# Italian AMX crash



## v2 (Sep 26, 2007)

Italian aircraft AMX crashed during exercises "Italian Dancer" in Poland. Pilots-ok.


----------



## DerAdlerIstGelandet (Sep 26, 2007)

Atleast he made it out okay.


----------



## Aggie08 (Sep 27, 2007)

Yikes. Yeah, thankfully everyone is ok.


----------



## v2 (Sep 28, 2007)

more:
On September the 25th a subsonic airplane AMX, from the 51th Wing of Italian Air Force, Istria, crashed for unknown reason near Czempin, Wielkopolska Voivodship, Poland. Pilots safely ejected from the airplane before it crashed.

There were two pilots in the two-seat airplane: an Italian and a Polish pilot, Capt. Grzegorz Go/las', 7th Tactical Air Squadron, from Powidz.
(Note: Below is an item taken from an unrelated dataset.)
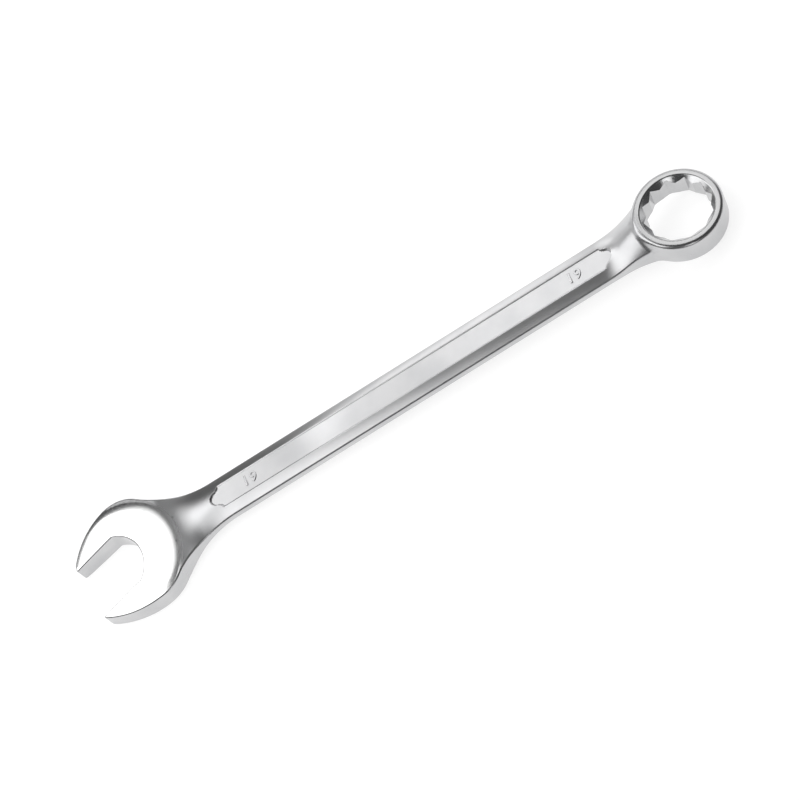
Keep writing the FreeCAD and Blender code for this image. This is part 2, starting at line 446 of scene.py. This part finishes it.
def surface_mesh():
    """Dual contouring of the wrench: points, quads that face outwards, and the X of each
    point's cell, by which the wrench is divided.

    Each grid cell that the surface passes gets the point nearest to all the surface's tangent
    planes there, so edges stay sharp."""
    counts = np.ceil((grid_high - grid_low) / CELL).astype(int) + 1
    axes = [grid_low[i] + np.arange(counts[i]) * CELL for i in range(3)]
    values = grid_values(axes)
    cells = []
    places = []
    quads = []
    for axis in range(3):
        index, inside_first, place = crossings(values, grid_low, axis)
        others = [i for i in range(3) if i != axis]
        corners = []
        for first, second in ((0, 0), (1, 0), (1, 1), (0, 1)):
            cell = index.copy()
            cell[:, others[0]] -= 1 - first
            cell[:, others[1]] -= 1 - second
            corners.append(np.ravel_multi_index(cell.T, counts))
        quad = np.stack(corners, 1)
        outwards = inside_first if axis != 1 else ~inside_first
        quads.append(np.where(outwards[:, None], quad, quad[:, ::-1]))
        cells.append(quad)
        places.append(place)
    cells = np.concatenate(cells)
    places = np.concatenate(places)
    quads = np.concatenate(quads)
    normals = slopes(places)
    used, owner = np.unique(cells.ravel(), return_inverse=True)
    owner = owner.ravel()
    cell_index = np.stack(np.unravel_index(used, counts), 1)
    points = nearest_points(owner, np.repeat(places, 4, 0), np.repeat(normals, 4, 0), len(used))
    corner = grid_low + cell_index * CELL
    points = np.clip(points, corner, corner + CELL)
    return points, np.searchsorted(used, quads), corner[:, 0]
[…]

The pilots were flying during the bipartite exercise "Italian Dancer" in Powidz, which supposed to last until September the 28th.

Unofficially - the accident was caused by an engine malfunction. The pilots, after the lucky ejection, are in hospital in Koscian. The exercise and flights have been cancelled. A special commission will investigate the cause of the accident.


----------